MR HUMPHRIES: No; of course not. There is the excuse out the window. When the CIR Bills were referred to the committee, Madam Speaker, I said that there was not enough time. We all said that there was not enough time to do this job. I find it extraordinary that, when the report arrives, in the preface we see this phrase from Mr Moore, the chairman of the committee:

The Committee feels that the six weeks allocated to it to inquire into CIR is inadequate to explore in depth all the issues ...

What a surprise! That was exactly what was said before the matter was referred.

Beyond that, Madam Speaker, not one of the important issues which were raised in the evidence before the committee about CIR and how it would operate - things like thresholds and the extent to which people should be able to put a scope of issues before the Assembly; a whole series of issues - was actually decided upon by the committee. Every one of these issues was too hard. Six weeks' worth of work did not actually produce a conclusion beyond, "We need to look at this again". If we are being paid by the hour, the public certainly is not getting much value for money, because we did not actually reach any conclusions. I withdraw that. There was one conclusion, and that was that your suggestion, Madam Speaker, that amendments to standing orders 170 and 174 should be further examined. The public did not get much value for money out of that proposal, I have to say to you. Being very keen to return to the question of the committee process in this place, I must say that this week, with the whistleblower legislation and now with the CIR legislation, we are seeing the use of committees by the Assembly not as instruments of enlightenment but as tools of delay and obfuscation. Nowhere has that been clearer than with this report this week.

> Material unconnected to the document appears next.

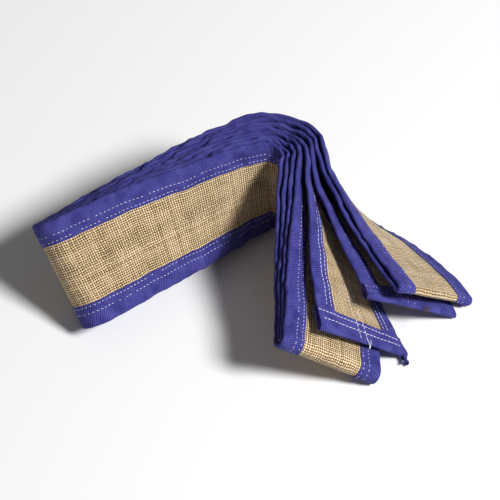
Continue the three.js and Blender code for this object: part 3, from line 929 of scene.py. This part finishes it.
@dataclass(frozen=True)
class Hem:
    """A twill hem folded over one end of the belt."""

    stretch: Stretch
    layer: int
    across_steps: int = 64
    arc_steps: int = 8
    drawn: float = 0.62  # how much thinner the hem is over the jute alone
    drawing_in: float = 7.0  # and how far from the bindings it gets there
    ripple: float = 0.072
    ripple_length: float = 13.0

    @property
    def leaf(self) -> Leaf:
        """The leaf that ends in this hem."""
        return LEAVES[self.layer]

    def sections(self, inset: Array) -> Path:
        """The belt's cross-sections at distances in from its end, with the front face turned out."""
        return FOLDING.leaf(self.layer, self.leaf.length - inset).facing(1)

    def thickness(self, down: Array) -> Array:
        """Half of the hem's thickness: it draws in between the two bindings."""
        over_jute = np.clip((CLOTH.lip + 2 - np.abs(down)) / self.drawing_in, 0, 1)
        return CLOTH.hem - self.drawn * over_jute * over_jute * (3 - 2 * over_jute)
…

Most of the committee's report, which is before us today, could have been written even before this Assembly committee heard any evidence. Perhaps it was, for all I know; because much of the report consists of extracts from critics of CIR in other literature which was never actually presented to the committee.

Mr Stevenson: Small detail; do not worry about that.

MR HUMPHRIES: That is a small detail, indeed; but from all sorts of people, most of them I had never heard of before, who argue that there are problems with CIR. Many of the more authoritative sources such as Professor de Quincey Walker, the dean of the faculty of law at the University of Queensland, did not have any of their work before the committee. Apparently the author, or authors, of the committee report did not bother to read that tome before they came to this place.